• Exercise directions:
Extract, word for word, every line from the one containing "piston_seals();" through the one containing "bpy.context.view_layer.update()", with both end lines kept.

------------------------------------------------

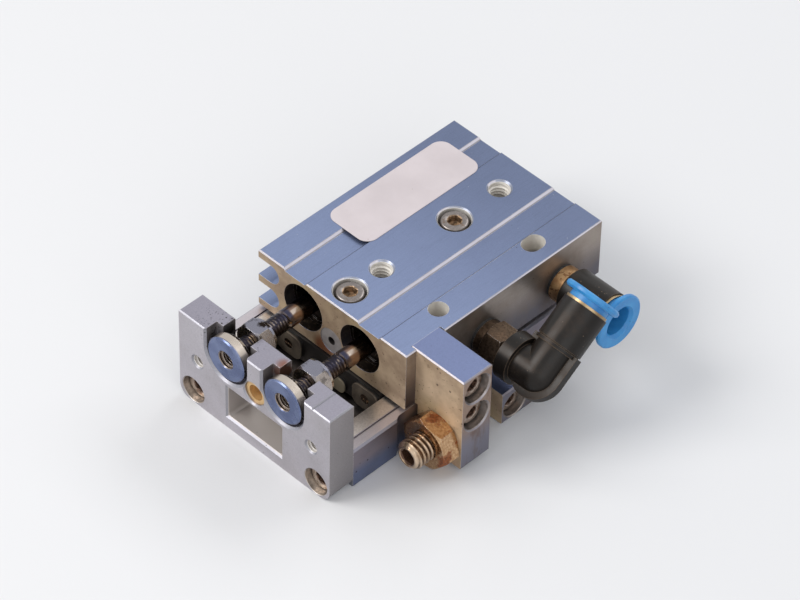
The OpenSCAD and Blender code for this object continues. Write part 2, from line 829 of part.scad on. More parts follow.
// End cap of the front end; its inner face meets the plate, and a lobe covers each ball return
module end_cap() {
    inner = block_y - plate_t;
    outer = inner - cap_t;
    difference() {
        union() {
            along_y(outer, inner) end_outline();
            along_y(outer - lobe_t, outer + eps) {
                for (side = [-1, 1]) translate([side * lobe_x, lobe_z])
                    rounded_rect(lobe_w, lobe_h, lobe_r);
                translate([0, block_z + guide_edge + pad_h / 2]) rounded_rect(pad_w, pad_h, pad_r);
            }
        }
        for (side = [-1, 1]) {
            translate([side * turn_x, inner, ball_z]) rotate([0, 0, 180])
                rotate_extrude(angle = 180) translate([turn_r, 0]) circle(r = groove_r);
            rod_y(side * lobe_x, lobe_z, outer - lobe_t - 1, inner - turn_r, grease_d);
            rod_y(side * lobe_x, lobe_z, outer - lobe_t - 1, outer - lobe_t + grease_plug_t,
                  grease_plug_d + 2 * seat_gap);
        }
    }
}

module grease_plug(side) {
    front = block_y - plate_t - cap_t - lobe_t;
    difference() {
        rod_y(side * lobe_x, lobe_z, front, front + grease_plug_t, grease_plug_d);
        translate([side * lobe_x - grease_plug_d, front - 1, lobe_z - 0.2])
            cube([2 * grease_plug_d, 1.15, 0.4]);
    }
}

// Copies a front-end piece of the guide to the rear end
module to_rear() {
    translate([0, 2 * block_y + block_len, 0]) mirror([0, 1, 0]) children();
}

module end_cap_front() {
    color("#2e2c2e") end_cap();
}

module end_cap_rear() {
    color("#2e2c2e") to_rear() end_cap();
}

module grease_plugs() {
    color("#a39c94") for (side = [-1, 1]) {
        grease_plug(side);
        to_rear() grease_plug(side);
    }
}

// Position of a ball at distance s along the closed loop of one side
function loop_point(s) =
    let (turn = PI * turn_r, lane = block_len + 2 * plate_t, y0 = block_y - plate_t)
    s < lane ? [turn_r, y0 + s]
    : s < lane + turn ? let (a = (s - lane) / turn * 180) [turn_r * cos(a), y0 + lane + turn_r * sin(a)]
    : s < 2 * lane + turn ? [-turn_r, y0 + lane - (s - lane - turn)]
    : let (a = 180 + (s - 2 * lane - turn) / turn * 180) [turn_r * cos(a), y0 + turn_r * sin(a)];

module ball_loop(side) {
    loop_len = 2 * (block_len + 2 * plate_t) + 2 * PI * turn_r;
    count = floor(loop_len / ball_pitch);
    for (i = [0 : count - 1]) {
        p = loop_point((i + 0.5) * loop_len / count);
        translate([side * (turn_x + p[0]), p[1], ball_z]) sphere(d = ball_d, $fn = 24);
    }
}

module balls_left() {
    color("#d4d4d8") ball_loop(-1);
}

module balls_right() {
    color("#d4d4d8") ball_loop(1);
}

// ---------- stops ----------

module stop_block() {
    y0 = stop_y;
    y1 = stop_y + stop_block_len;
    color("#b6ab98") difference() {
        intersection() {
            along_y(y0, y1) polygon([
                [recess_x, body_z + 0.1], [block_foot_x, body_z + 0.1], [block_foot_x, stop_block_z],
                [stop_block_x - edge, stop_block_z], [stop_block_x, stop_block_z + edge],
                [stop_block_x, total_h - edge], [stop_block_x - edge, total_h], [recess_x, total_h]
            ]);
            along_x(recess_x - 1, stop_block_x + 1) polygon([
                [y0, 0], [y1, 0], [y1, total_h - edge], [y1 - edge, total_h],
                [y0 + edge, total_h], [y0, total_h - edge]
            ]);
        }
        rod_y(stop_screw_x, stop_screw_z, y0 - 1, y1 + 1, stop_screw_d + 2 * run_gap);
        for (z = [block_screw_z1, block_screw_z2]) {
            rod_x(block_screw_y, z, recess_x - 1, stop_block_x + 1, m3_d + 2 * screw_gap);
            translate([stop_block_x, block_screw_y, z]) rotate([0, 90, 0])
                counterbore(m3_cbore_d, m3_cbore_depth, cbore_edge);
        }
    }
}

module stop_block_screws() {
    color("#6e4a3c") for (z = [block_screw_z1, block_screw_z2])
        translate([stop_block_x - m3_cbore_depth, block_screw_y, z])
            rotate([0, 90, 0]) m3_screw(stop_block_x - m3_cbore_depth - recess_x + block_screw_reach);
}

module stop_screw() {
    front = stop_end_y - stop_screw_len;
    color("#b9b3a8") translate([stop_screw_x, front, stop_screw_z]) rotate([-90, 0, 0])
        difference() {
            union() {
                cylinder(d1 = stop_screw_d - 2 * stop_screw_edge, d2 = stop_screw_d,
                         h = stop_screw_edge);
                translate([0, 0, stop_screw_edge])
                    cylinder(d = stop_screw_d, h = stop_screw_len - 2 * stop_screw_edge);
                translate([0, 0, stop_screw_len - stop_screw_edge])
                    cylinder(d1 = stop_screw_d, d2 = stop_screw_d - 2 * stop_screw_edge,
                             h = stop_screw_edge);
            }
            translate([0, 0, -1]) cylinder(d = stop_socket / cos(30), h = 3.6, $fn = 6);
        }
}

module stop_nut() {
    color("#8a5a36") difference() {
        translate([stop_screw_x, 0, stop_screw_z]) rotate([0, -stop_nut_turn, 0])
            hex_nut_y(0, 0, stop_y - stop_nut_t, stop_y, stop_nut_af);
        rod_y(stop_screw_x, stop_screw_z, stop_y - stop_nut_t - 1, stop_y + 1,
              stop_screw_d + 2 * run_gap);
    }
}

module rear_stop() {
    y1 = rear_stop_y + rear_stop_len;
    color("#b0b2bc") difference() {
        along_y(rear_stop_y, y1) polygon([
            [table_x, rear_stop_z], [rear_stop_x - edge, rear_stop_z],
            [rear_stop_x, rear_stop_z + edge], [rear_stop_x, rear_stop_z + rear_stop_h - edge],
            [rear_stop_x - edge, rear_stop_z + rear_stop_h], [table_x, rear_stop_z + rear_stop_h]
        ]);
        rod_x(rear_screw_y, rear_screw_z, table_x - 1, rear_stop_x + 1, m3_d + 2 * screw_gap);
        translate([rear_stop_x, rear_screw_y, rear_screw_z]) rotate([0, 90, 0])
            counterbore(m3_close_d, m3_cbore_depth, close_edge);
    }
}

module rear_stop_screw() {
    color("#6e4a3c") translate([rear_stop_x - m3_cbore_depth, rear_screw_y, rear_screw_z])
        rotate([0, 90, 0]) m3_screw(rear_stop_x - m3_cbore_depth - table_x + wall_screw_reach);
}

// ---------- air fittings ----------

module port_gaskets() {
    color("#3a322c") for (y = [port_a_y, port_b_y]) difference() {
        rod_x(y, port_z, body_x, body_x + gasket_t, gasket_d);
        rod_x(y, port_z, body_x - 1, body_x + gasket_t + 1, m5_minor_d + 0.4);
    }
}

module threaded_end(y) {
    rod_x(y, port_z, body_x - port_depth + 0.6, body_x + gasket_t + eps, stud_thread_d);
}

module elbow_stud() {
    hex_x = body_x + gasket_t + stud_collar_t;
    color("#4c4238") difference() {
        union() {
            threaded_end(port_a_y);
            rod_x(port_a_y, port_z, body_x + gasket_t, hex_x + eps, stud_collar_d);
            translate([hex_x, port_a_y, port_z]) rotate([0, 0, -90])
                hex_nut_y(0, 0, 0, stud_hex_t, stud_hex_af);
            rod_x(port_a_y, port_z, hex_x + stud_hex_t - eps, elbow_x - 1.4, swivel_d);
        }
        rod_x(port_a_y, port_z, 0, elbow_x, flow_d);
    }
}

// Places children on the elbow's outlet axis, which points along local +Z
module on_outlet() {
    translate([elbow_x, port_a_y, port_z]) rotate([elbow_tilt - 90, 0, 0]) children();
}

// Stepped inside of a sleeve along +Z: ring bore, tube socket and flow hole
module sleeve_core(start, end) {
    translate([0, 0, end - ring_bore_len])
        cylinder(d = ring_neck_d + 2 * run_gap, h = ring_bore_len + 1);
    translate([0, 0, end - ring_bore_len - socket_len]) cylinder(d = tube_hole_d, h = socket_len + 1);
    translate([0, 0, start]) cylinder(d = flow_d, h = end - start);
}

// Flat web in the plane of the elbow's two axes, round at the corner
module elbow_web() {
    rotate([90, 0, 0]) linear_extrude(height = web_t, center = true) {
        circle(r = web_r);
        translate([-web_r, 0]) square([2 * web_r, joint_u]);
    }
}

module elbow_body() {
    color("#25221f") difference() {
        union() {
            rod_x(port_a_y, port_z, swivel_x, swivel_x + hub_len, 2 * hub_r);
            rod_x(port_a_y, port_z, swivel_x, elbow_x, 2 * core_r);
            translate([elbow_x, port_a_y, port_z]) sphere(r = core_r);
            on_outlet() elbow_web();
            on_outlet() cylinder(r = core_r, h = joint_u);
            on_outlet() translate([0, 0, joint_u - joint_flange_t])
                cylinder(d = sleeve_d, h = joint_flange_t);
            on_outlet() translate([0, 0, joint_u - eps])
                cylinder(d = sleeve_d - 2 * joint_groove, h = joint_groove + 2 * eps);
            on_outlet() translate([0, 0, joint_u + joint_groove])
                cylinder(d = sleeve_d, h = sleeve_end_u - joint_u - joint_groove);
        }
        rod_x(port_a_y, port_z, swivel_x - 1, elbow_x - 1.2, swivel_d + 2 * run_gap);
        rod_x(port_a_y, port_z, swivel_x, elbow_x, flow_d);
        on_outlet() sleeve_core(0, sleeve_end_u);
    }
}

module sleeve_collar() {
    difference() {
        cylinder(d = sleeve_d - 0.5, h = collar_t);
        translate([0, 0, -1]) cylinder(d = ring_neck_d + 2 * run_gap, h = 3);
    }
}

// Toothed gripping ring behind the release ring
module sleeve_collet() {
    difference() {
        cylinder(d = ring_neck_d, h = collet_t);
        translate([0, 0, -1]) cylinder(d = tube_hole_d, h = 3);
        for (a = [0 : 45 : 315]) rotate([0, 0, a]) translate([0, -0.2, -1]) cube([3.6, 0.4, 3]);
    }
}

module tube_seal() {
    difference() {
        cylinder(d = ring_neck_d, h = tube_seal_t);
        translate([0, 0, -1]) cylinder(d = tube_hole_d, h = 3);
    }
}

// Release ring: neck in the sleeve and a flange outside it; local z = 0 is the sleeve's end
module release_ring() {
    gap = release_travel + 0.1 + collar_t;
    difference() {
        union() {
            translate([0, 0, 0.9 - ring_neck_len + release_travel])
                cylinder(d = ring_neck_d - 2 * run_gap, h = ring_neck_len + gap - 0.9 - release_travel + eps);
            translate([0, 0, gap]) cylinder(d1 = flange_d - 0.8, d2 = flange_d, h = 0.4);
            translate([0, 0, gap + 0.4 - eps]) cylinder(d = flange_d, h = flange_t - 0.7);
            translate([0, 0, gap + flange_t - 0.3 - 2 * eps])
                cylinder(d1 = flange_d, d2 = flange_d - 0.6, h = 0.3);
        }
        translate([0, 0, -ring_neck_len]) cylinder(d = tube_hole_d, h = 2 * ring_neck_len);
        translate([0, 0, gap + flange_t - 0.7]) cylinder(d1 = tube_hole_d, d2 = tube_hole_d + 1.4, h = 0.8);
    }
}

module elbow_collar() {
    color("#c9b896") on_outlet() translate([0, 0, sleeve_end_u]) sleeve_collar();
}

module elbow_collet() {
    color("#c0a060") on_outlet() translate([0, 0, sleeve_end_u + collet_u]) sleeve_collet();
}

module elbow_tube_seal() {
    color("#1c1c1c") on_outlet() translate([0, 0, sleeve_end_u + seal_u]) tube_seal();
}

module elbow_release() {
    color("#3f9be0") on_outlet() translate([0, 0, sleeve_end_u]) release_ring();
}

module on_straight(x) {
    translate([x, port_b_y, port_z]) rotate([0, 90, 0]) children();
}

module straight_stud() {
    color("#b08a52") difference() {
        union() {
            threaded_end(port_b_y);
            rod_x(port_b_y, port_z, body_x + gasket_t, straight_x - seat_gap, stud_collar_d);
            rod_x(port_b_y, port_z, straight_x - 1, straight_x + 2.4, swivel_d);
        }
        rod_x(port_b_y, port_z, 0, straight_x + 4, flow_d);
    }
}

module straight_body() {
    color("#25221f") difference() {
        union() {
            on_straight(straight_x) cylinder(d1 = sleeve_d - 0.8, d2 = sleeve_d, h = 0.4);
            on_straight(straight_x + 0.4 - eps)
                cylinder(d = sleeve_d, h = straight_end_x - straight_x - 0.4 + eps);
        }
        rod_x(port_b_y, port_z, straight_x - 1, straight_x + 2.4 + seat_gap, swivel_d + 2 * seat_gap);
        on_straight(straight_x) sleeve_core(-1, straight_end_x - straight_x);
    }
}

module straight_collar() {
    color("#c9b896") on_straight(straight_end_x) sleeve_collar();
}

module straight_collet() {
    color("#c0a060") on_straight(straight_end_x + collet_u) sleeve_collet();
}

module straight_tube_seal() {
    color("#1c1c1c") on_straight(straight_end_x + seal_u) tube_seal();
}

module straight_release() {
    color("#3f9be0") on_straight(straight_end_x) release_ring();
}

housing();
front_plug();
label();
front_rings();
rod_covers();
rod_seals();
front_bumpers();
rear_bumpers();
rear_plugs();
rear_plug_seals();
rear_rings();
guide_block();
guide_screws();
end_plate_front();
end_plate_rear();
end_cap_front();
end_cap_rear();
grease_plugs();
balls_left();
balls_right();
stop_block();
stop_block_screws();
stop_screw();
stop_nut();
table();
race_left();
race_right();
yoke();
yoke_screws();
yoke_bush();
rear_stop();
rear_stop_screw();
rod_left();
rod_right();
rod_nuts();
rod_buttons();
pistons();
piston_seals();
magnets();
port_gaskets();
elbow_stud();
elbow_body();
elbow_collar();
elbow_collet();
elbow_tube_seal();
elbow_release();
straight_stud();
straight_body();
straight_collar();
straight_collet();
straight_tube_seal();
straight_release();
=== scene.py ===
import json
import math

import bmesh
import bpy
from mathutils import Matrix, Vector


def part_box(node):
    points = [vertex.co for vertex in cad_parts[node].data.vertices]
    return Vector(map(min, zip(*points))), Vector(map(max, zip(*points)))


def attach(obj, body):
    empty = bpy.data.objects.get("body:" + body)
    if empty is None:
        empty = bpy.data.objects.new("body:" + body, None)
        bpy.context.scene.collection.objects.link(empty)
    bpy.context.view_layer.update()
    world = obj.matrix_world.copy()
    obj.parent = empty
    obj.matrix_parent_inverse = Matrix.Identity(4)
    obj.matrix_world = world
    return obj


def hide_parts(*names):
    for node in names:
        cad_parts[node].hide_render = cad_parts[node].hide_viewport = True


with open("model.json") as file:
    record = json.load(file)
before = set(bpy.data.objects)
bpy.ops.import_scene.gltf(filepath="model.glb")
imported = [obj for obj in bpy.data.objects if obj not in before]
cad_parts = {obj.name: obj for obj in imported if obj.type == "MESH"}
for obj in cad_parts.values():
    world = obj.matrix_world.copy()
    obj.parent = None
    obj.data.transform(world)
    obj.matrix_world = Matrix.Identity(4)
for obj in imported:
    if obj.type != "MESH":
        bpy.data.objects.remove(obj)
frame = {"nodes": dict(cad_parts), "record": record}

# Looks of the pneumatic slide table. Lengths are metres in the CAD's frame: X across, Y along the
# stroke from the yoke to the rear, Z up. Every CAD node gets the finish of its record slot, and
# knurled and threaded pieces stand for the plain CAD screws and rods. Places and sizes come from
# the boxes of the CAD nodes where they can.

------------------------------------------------

• Response below:
piston_seals();
magnets();
port_gaskets();
elbow_stud();
elbow_body();
elbow_collar();
elbow_collet();
elbow_tube_seal();
elbow_release();
straight_stud();
straight_body();
straight_collar();
straight_collet();
straight_tube_seal();
straight_release();
=== scene.py ===
import json
import math

import bmesh
import bpy
from mathutils import Matrix, Vector


def part_box(node):
    points = [vertex.co for vertex in cad_parts[node].data.vertices]
    return Vector(map(min, zip(*points))), Vector(map(max, zip(*points)))


def attach(obj, body):
    empty = bpy.data.objects.get("body:" + body)
    if empty is None:
        empty = bpy.data.objects.new("body:" + body, None)
        bpy.context.scene.collection.objects.link(empty)
    bpy.context.view_layer.update()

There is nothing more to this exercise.